#### DATA LINES:
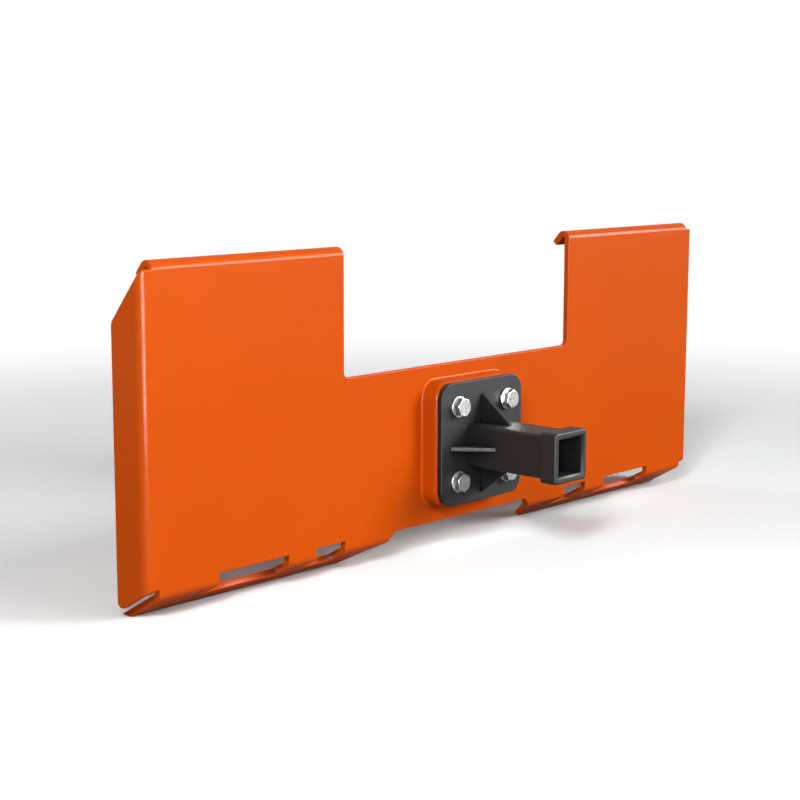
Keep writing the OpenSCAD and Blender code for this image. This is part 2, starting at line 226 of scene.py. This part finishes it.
def edge_mask(tree, radius):
    """1 on the outer and inner edges within radius, 0 on open surfaces."""
    bevel = tree.nodes.new("ShaderNodeBevel")
    bevel.samples = EDGE_SAMPLES
    bevel.inputs["Radius"].default_value = radius
    geometry = tree.nodes.new("ShaderNodeNewGeometry")
    dot = tree.nodes.new("ShaderNodeVectorMath")
    dot.operation = "DOT_PRODUCT"
    tree.links.new(bevel.outputs["Normal"], dot.inputs[0])
    tree.links.new(geometry.outputs["Normal"], dot.inputs[1])
    return spread(tree, dot.outputs["Value"], 1.0, 0.0, EDGE_SPAN)


def openness(tree, reach, samples):
    """1 where nothing stands within reach, less where neighbours close a spot in."""
    node = tree.nodes.new("ShaderNodeAmbientOcclusion")
    node.samples = samples
    node.inputs["Distance"].default_value = reach
    return node.outputs["AO"]


def bump(tree, height, strength, distance, normal=None):
    """Bump from a height value, on top of another normal where one is given."""
    node = tree.nodes.new("ShaderNodeBump")
    node.inputs["Strength"].default_value = strength
    node.inputs["Distance"].default_value = distance
    tree.links.new(height, node.inputs["Height"])
    if normal:
        tree.links.new(normal, node.inputs["Normal"])
    return node.outputs["Normal"]


def orange_powder():
    """Glossy orange powder coat: orange peel, slow drift of tone, and a paler tone on the edges
    that is partly a thin coat and partly a painted highlight.
    """
    mat, tree, shader = coat("orange_powder")
    drift = spread(tree, noise(tree, 5.0, 2.0), 0.0, 1.0)
    body = blend_colours(tree, drift, *ORANGE_TONES)
    # Paler tone on the edges: partly a thin coat, partly a painted highlight
    paint = blend_colours(tree, edge_mask(tree, ORANGE_EDGE_REACH), body, ORANGE_EDGE_THIN_COAT_AND_HIGHLIGHT)
    tree.links.new(paint, shader.inputs["Base Color"])
    gloss = spread(tree, noise(tree, 40.0, 4.0), 0.30, 0.38)
    tree.links.new(gloss, shader.inputs["Roughness"])
    peel = bump(tree, noise(tree, 420.0, 2.0), 0.10, 0.25 * MM)
    wave = bump(tree, noise(tree, 9.0, 1.0), 0.10, 2.0 * MM, peel)
    tree.links.new(wave, shader.inputs["Normal"])
    tree.links.new(peel, shader.inputs["Coat Normal"])
    shader.inputs["Coat Weight"].default_value = 0.07
    shader.inputs["Coat Roughness"].default_value = 0.14
    shader.inputs["Specular IOR Level"].default_value = 0.02
    return mat


def black_powder():
    """Satin black powder coat with a fine grain, a painted highlight on the edges, and painted
    shade in corners and in the bore.
    """
    mat, tree, shader = coat("black_powder")
    drift = spread(tree, noise(tree, 18.0, 4.0), 0.0, 1.0)
    body = blend_colours(tree, drift, *BLACK_TONES)
    # Paler tone on the edges: a painted highlight
    paint = blend_colours(tree, edge_mask(tree, BLACK_EDGE_REACH), body, BLACK_EDGE_HIGHLIGHT)
    # Painted shade: the tone is darkened in corners and in the bore, where neighbours close a spot
    # in
    painted_shade = openness(tree, PAINTED_SHADE_REACH, PAINTED_SHADE_SAMPLES)
    shade = tree.nodes.new("ShaderNodeVectorMath")
    shade.operation = "SCALE"
    tree.links.new(paint, shade.inputs[0])
    tree.links.new(spread(tree, painted_shade, PAINTED_SHADE_SHARE, 1.0, PAINTED_SHADE_SPAN), shade.inputs["Scale"])
    tree.links.new(shade.outputs["Vector"], shader.inputs["Base Color"])
    gloss = spread(tree, noise(tree, 160.0, 3.0), 0.42, 0.56)
    tree.links.new(gloss, shader.inputs["Roughness"])
    grain = bump(tree, noise(tree, 900.0, 3.0, 0.6), 0.35, 0.25 * MM)
    lumps = bump(tree, noise(tree, 120.0, 2.0), 0.15, 0.4 * MM, grain)
    tree.links.new(lumps, shader.inputs["Normal"])
    shader.inputs["Specular IOR Level"].default_value = 0.16
    return mat


def zinc_plate():
    """Bright zinc plating: slightly uneven grey with a faint straw tint and fine tool marks."""
    mat, tree, shader = coat("zinc_plate")
    cloud = spread(tree, noise(tree, 90.0, 5.0), 0.0, 1.0)
    tree.links.new(blend_colours(tree, cloud, *ZINC_TONES), shader.inputs["Base Color"])
    gloss = spread(tree, noise(tree, 300.0, 4.0), 0.24, 0.40)
    tree.links.new(gloss, shader.inputs["Roughness"])
    marks = bump(tree, noise(tree, 700.0, 2.0, 0.5, (1.0, 0.15, 1.0)), 0.20, 0.10 * MM)
    tree.links.new(marks, shader.inputs["Normal"])
    shader.inputs["Metallic"].default_value = 1.0
    return mat


def kind_of(node):
    """The entry of EDGE that a node's name falls under."""
    return next(kind for kind in EDGE if kind in node)


def soften(node, source, finish):
    """A copy of a CAD node with softened edges and smooth rounds, shown in its place."""
    mesh = source.data.copy()
    mesh.materials.clear()
    mesh.materials.append(finish)
    shape = bmesh.new()
    shape.from_mesh(mesh)
    near = MERGE_PLATE if node == "mount_plate" else MERGE
    bmesh.ops.remove_doubles(shape, verts=shape.verts, dist=near)
    bmesh.ops.dissolve_limit(shape, angle_limit=FLAT, verts=shape.verts, edges=shape.edges)
    for face in shape.faces:
        face.smooth = True
        face.material_index = 0
    weight = shape.edges.layers.float.new("bevel_weight_edge")
    for edge in shape.edges:
        edge[weight] = float(edge.is_convex and edge.calc_face_angle(0.0) > SHARP)
    shape.to_mesh(mesh)
    shape.free()
    piece = bpy.data.objects.new(node + "_skin", mesh)
    bpy.context.scene.collection.objects.link(piece)
    round_edges = piece.modifiers.new("round_edges", "BEVEL")
    round_edges.width = EDGE[kind_of(node)]
    round_edges.segments = ROUND_STEPS
    round_edges.limit_method = "WEIGHT"
    round_edges.use_clamp_overlap = False
    even = piece.modifiers.new("even_normals", "WEIGHTED_NORMAL")
    even.mode = "FACE_AREA"
    even.weight = FACE_WEIGHT
    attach(piece, "root")
    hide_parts(node)
    return piece


def seen_rays(tree):
    """1 for camera rays and for what mirrors and clear things show, 0 for rays that light."""
    path = tree.nodes.new("ShaderNodeLightPath").outputs
    mirrored = number(tree, "MAXIMUM", path["Is Camera Ray"], path["Is Glossy Ray"])
    return number(tree, "MAXIMUM", mirrored, path["Is Transmission Ray"])


def floor_tone(tree, place):
    """Colour of the floor: tones for glow, a painted contact shadow and deep shade on what a ray is
    to see.
    """
    open_share = openness(tree, CONTACT_REACH, CONTACT_SAMPLES)
    split = tree.nodes.new("ShaderNodeSeparateXYZ")
    tree.links.new(place, split.inputs["Vector"])
    back = split.outputs["Y"]
    front = number(
        tree, "MULTIPLY",
        spread(tree, open_share, 1.0, 0.0, GLOW_SPAN), spread(tree, back, 1.0, 0.0, GLOW_END))
    behind = number(
        tree, "MULTIPLY",
        spread(tree, open_share, 1.0, 0.0, DEEP_SPAN), spread(tree, back, 0.0, 1.0, DEEP_START))
    # Painted contact shadow right where something touches the floor
    painted_contact_shadow = spread(tree, open_share, 1.0, 0.0, CONTACT_SHADOW_SPAN)
    path = tree.nodes.new("ShaderNodeLightPath")
    shown = blend_colours(tree, path.outputs["Is Camera Ray"], FLOOR_COLOUR, FLOOR_SEEN)
    for share, tone in ((front, GLOW_TONE), (painted_contact_shadow, CONTACT_SHADOW_TONE), (behind, DEEP_TONE)):
        shown = times(tree, shown, blend_colours(tree, share, WHITE, tone))
    return shown


def floor():
    """Pale floor that keeps the object's shadow and fades to plain white further out."""
    mat, tree, out = material("studio_floor")
    place = tree.nodes.new("ShaderNodeTexCoord").outputs["Object"]
    matt = tree.nodes.new("ShaderNodeBsdfDiffuse")
    tree.links.new(floor_tone(tree, place), matt.inputs["Color"])
    white = tree.nodes.new("ShaderNodeEmission")
    white.inputs["Strength"].default_value = 1.0
    distance = tree.nodes.new("ShaderNodeVectorMath")
    distance.operation = "LENGTH"
    tree.links.new(place, distance.inputs[0])
    far = tree.nodes.new("ShaderNodeMapRange")
    far.interpolation_type = "SMOOTHSTEP"
    far.inputs["From Min"].default_value = FLOOR_NEAR
    far.inputs["From Max"].default_value = FLOOR_FAR
    tree.links.new(distance.outputs["Value"], far.inputs["Value"])
    share = number(tree, "MULTIPLY", far.outputs["Result"], seen_rays(tree))
    fade = tree.nodes.new("ShaderNodeMixShader")
    tree.links.new(share, fade.inputs["Fac"])
    tree.links.new(matt.outputs["BSDF"], fade.inputs[1])
    tree.links.new(white.outputs["Emission"], fade.inputs[2])
    tree.links.new(fade.outputs["Shader"], out.inputs["Surface"])
    bpy.ops.mesh.primitive_plane_add(size=FLOOR_SIZE)
    plane = bpy.context.object
    plane.name = "studio_floor"
    plane.data.materials.append(mat)


def world():
    """White surroundings to the camera and to reflections, softer as a light."""
    surroundings = bpy.data.worlds.new("studio")
    surroundings.use_nodes = True
    tree = surroundings.node_tree
    tree.nodes.clear()
    out = tree.nodes.new("ShaderNodeOutputWorld")
    light = tree.nodes.new("ShaderNodeBackground")
    level = tree.nodes.new("ShaderNodeMapRange")
    level.inputs["To Min"].default_value = WORLD_LIGHT
    level.inputs["To Max"].default_value = 1.0
    tree.links.new(seen_rays(tree), level.inputs["Value"])
    light.inputs["Color"].default_value = (*WHITE, 1.0)
    tree.links.new(level.outputs["Result"], light.inputs["Strength"])
    tree.links.new(light.outputs["Background"], out.inputs["Surface"])
    bpy.context.scene.world = surroundings


def softbox(name, place, target, width, height, watts):
    """A rectangular soft light at place that faces target."""
    lamp = bpy.data.lights.new(name, "AREA")
    lamp.shape = "RECTANGLE"
    lamp.size = width
    lamp.size_y = height
    lamp.energy = watts
    obj = bpy.data.objects.new(name, lamp)
    bpy.context.scene.collection.objects.link(obj)
    obj.location = place
    obj.rotation_euler = (Vector(target) - Vector(place)).to_track_quat("-Z", "Y").to_euler()
    return obj


def no_bounce(lamp):
    """Keeps a lamp's light from being passed on by matt surfaces, so that it tints nothing else."""
    lamp.data.use_nodes = True
    tree = lamp.data.node_tree
    path = tree.nodes.new("ShaderNodeLightPath")
    first = tree.nodes.new("ShaderNodeMath")
    first.operation = "SUBTRACT"
    first.use_clamp = True
    first.inputs[0].default_value = 1.0
    tree.links.new(path.outputs["Diffuse Depth"], first.inputs[1])
    tree.links.new(first.outputs["Value"], tree.nodes["Emission"].inputs["Strength"])


def lights(pieces):
    """A key from the left, boxes from right, front and back, boxes that only shine in the folds,
    and a fill that shows the back of the pieces alone."""
    lamps = {name: softbox(name, *setup) for name, setup in LAMPS.items()}
    for name in DIRECT:
        no_bounce(lamps[name])
    for name in SHINES:
        lamps[name].visible_diffuse = False
        lamps[name].visible_camera = False
    shown = bpy.data.collections.new("lit_from_behind")
    for piece in pieces:
        shown.objects.link(piece)
    lamps["back_fill"].light_linking.receiver_collection = shown


def camera():
    """The photograph's camera."""
    data = bpy.data.cameras.new("photo_camera")
    data.lens = CAMERA_LENS
    data.sensor_width = SENSOR
    data.dof.use_dof = False
    obj = bpy.data.objects.new("photo_camera", data)
    bpy.context.scene.collection.objects.link(obj)
    obj.location = CAMERA_AT
    obj.rotation_euler = [math.radians(a) for a in CAMERA_TURN]
    bpy.context.scene.camera = obj


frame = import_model()
finishes = {
    "orange_powder": orange_powder(),
    "black_powder": black_powder(),
    "zinc_plate": zinc_plate(),
}
skins = []
for entry in frame["record"]["subparts"]:
    name, slot = entry["node"], entry["material_slot"]
    skins.append(soften(name, frame["nodes"][name], finishes[slot]))
floor()
world()
lights(skins)
camera()
bpy.context.scene.view_settings.view_transform = "Standard"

#### TASK OBJECTIVE:
Reproduce only the lines from the line containing "frame = import_model()" to the last line of the material above, both of those lines included.

#### THE ANSWER:
frame = import_model()
finishes = {
    "orange_powder": orange_powder(),
    "black_powder": black_powder(),
    "zinc_plate": zinc_plate(),
}
skins = []
for entry in frame["record"]["subparts"]:
    name, slot = entry["node"], entry["material_slot"]
    skins.append(soften(name, frame["nodes"][name], finishes[slot]))
floor()
world()
lights(skins)
camera()
bpy.context.scene.view_settings.view_transform = "Standard"